Matthew McConaughey says he was 'in shock' on Lufthansa flight that injured 7 people: 'Hell of a scare'
Matthew McConaughey opened up about being on that Lufthansa flight last month, calling the incident "a hell of a scare." The Oscar-winning actor and his wife, Camila Alves McConaughey, were flying from Austin, Texas, to Frankfurt, Germany when the aircraft experienced unexpected severe turbulence and dropped 4,000 feet. Seven people were hospitalized.
"It's suspended disbelief. I mean, it's zero gravity," Matthew says on SiriusXM's Let's Talk Off Camera podcast with Kelly Ripa, according to a sneak peek obtained by Entertainment Tonight. "Your red wine and the glass and the plates that your food was on are all suspended, floating, still just in the air. And to look at it for that long, which wasn't that long — one, two, three, four [seconds] — and then everything just comes crashing down."
The Texas native explains how he felt like he had "no way to get control of this situation the moment."
"My tray table is what held me down. I did not have my seatbelt on, and there was not a seatbelt warning right before it happened," he recalls. Matthew says he "immediately" checked on Camila to ensure she was buckled in.
"[We] held hands just saying, 'OK, is that it? Is there another one coming?' Another one did come," he adds. "It was odd. You hear people's reactions.
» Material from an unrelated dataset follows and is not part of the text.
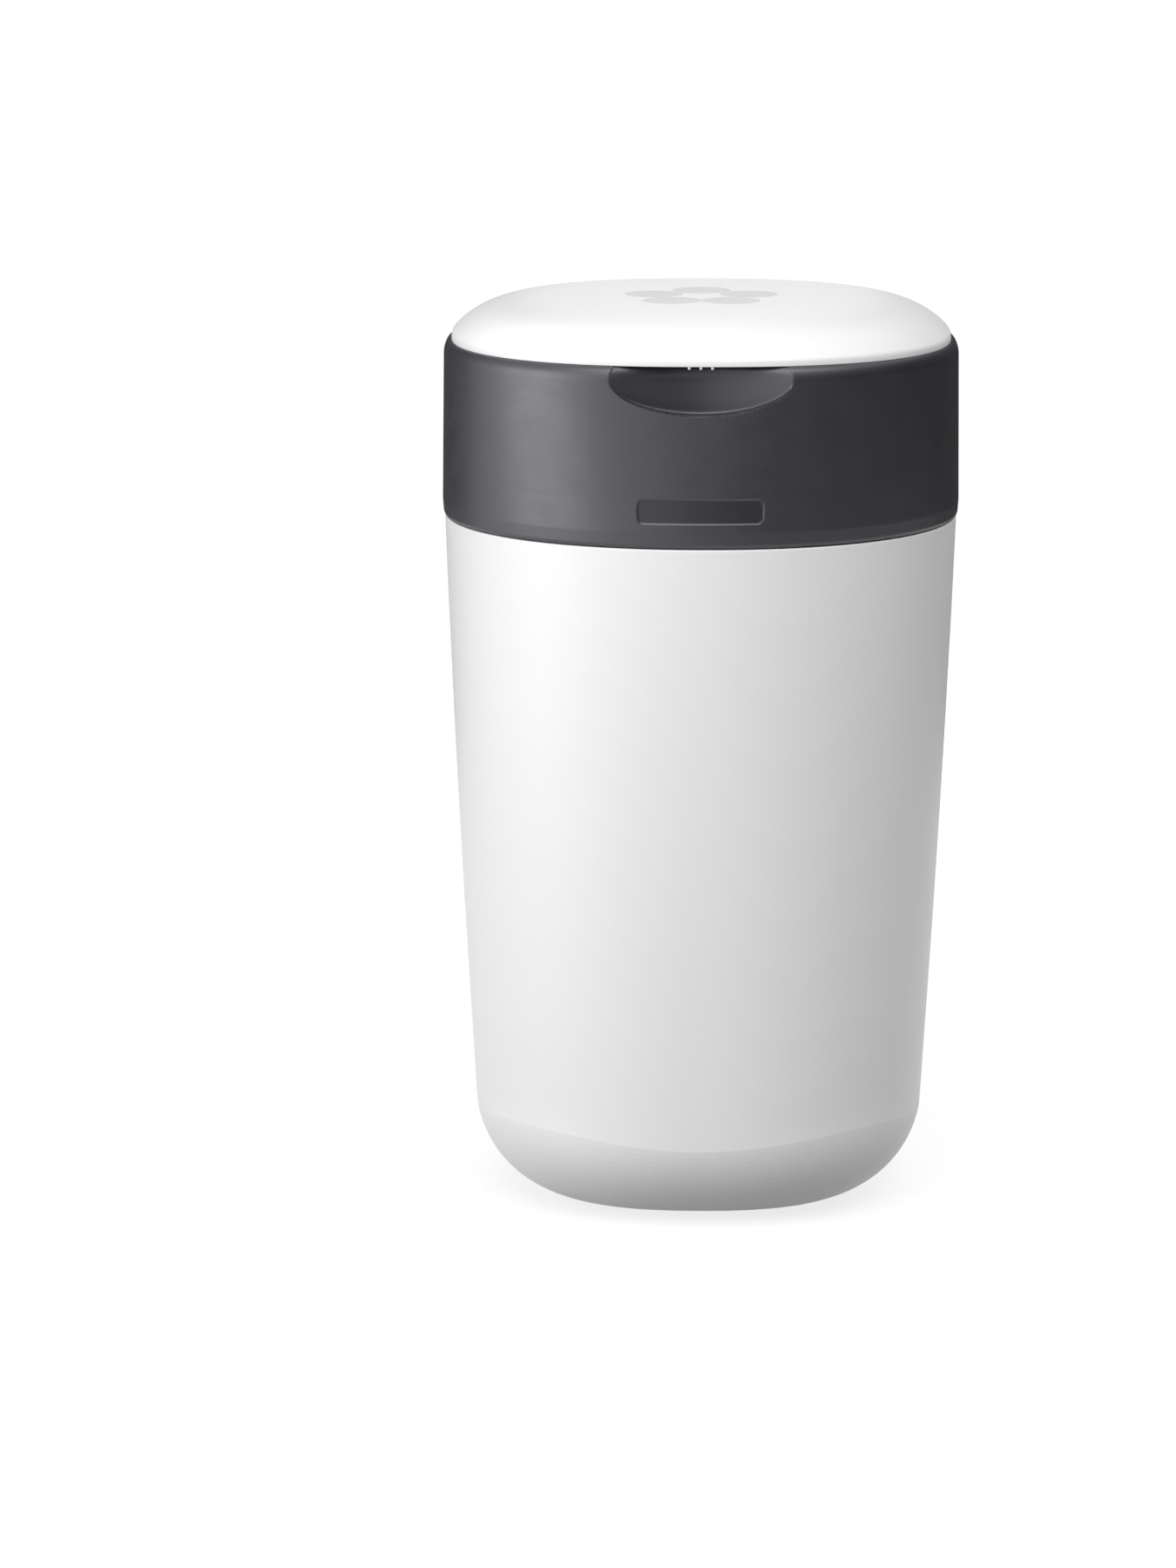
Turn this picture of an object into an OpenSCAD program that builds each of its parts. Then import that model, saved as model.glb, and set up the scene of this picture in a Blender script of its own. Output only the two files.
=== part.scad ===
// Nappy bin that wraps each nappy in film: a tapered tub, a tilting top unit with
// a hinged lid, and a cassette of film that turns in the top unit with a click.
// The origin is the middle of the base on the floor. The front faces -Y, +Z is up.

/* [Overall] */
// Width of the collar at its widest
collar_w = 260; // [250:1:280]
// Height of the collar's top edge above the floor
rim_h = 436; // [425:1:460]
// Height of the collar
collar_h = 88; // [86:1:96]
// Rise of the domed lid above its own edge
lid_rise = 20; // [17:1:28]
// Squareness of the plan at the floor, where 2 is round
foot_square = 2.7; // [2.2:0.05:3]
// Squareness of the plan where the base starts to roll under
base_square = 2.4; // [2.2:0.05:2.8]
// Squareness of the plan at the foot of the collar
waist_square = 2.15; // [2.1:0.05:2.6]
// Squareness of the plan at the lid's edge
rim_square = 2.4; // [2.2:0.05:2.8]

/* [Tub] */
// Width of the tub where the base starts to roll under
tub_base_w = 227; // [210:1:240]
// Width across the foot ring
foot_ring_w = 108; // [100:1:130]
// Step from the widest part of the collar in to the tub
tub_step = 1.2; // [1:0.1:3]
// Height of the roll between the floor and the side
base_roll = 48; // [40:1:58]
// How far the sides bow out at half height
side_bow = 1.2; // [0:0.1:2]
// Wall of the tub
tub_wall = 2.6; // [2:0.1:3.5]
// Height of the lip that locates the collar
lip_h = 12; // [8:1:14]
// Wall of the lip
lip_wall = 2.3; // [1.8:0.1:3]
// Width of the foot ring
foot_w = 8; // [5:0.5:14]
// Recess of the underside inside the foot ring
foot_recess = 1.5; // [1:0.1:2.5]

/* [Collar] */
// Wall of the collar
collar_wall = 2.6; // [2.2:0.1:3.4]
// Draft of the collar, in at the top
collar_draft = 1; // [0:0.1:2]
// Depth of the rolled bottom edge
tuck = 2.4; // [1.5:0.1:3]
// Height of the rolled bottom edge
tuck_h = 8; // [5:0.5:12]
// Width of the fillet around the top edge
top_fillet_w = 4; // [3:0.5:6]
// Height of the fillet around the top edge
top_fillet_h = 7; // [4:0.5:10]
// Width of the raised bead that the lid sits on
bead_w = 3.2; // [2.5:0.1:4]
// Drop from the bead to the shelf inside it
bead_h = 3.5; // [2.5:0.1:4]
// Thickness of the shelf
shelf_t = 2.5; // [2:0.1:3]
// Width of the curb that the tray is screwed to
curb_w = 6.5; // [6:0.5:9]
// Depth of the curb below the shelf
curb_h = 8.5; // [7:0.5:10]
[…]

Some people were ghost silent. Some people had big bursts of laughter. And it was not like, 'Oh, this is fun.' It was like, 'I'm in shock.'"
The McConaugheys were traveling with a friend, who happened to be a pilot, and he helped calm them down by saying the Airbus A330 planes are "tested" and structurally "built" to handle such incidents.
Camila first revealed she and her husband were on board the March 1 flight that ended up getting diverted to a Washington, D.C., area airport. She shared a video of the turbulence inside the cabin. Food, napkins and plates were all over the floor.